# [AIM OF THE TASK]
Starting at the first line of the data below, write out each line exactly until you reach the line containing "along the handle.", and include that line too.
>> begin STORED DATA
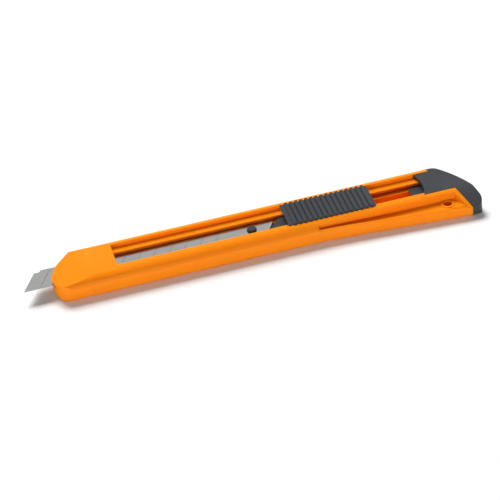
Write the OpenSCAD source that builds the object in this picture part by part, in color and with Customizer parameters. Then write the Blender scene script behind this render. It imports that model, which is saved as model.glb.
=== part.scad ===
// Slim snap-off utility knife for a 9 mm segmented blade.
// X runs from the nose (negative) to the end cap (positive), Z is up from the flat back.
// The origin lies on the flat back, under the blade's centreline, halfway along the handle.

/* [Handle] */
// Length of the handle from the nose to the end of the cap
handle_len = 137; // [135:1:170]
// Width of the handle in front of the grip
handle_w = 18.6; // [15.5:0.1:24]
// Height of the handle from the flat back to the rail tops
handle_h = 6.75; // [6.4:0.05:9]
// Height of the straight side wall under the rounded shoulder
side_h = 4.45; // [3.8:0.05:5]
// How far the rounded shoulder bulges beyond a straight chamfer
shoulder_bulge = 0.5; // [0.1:0.05:0.6]
// Small chamfer round the edge of the flat back
base_chamfer = 0.7; // [0.2:0.05:1]
// Width of the flat along the top of each rail
rail_top = 0.4; // [0.2:0.1:0.8]

/* [Grip] */
// Extra width of the grip at its rear end
grip_flare = 4.3; // [2:0.1:6]
// Length of the flared part of the grip
grip_len = 57; // [50:1:60]
// Height of the grip's side wall at the rear end
grip_side_h = 3.5; // [3:0.05:4.4]
// Distance from the handle's near rear corner to the end of the cap
end_setback = 3.6; // [3:0.1:5]
// Slant of the handle's rear end, in degrees
end_slant = 22.7; // [10:0.1:25]
// Length of the pocket in the grip
pocket_len = 45; // [35:1:48]
// Distance from the pocket's rear end to the end of the handle
pocket_tail = 7.6; // [7.4:0.1:9]
// Width of the pocket at its front end
pocket_front_w = 1.4; // [0.6:0.1:1.6]
// Height of the pocket's floor
pocket_z = 3.85; // [2.5:0.05:4]
// Thickness of the wall between the pocket and the channel
pocket_wall = 1.65; // [1:0.05:2]
// Width of the rim along the outside of the pocket
pocket_rim = 0.7; // [0.5:0.05:1.2]
// Diameter of the lanyard hole
lanyard_d = 2.8; // [2.4:0.1:3.6]
// Width of the raised ring round the lanyard hole
lanyard_ring = 0.6; // [0.4:0.1:0.8]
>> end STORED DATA
# [COMPLETED EXERCISE]
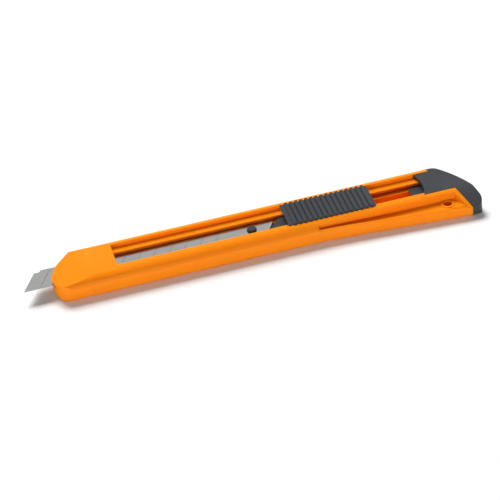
Write the OpenSCAD source that builds the object in this picture part by part, in color and with Customizer parameters. Then write the Blender scene script behind this render. It imports that model, which is saved as model.glb.
=== part.scad ===
// Slim snap-off utility knife for a 9 mm segmented blade.
// X runs from the nose (negative) to the end cap (positive), Z is up from the flat back.
// The origin lies on the flat back, under the blade's centreline, halfway along the handle.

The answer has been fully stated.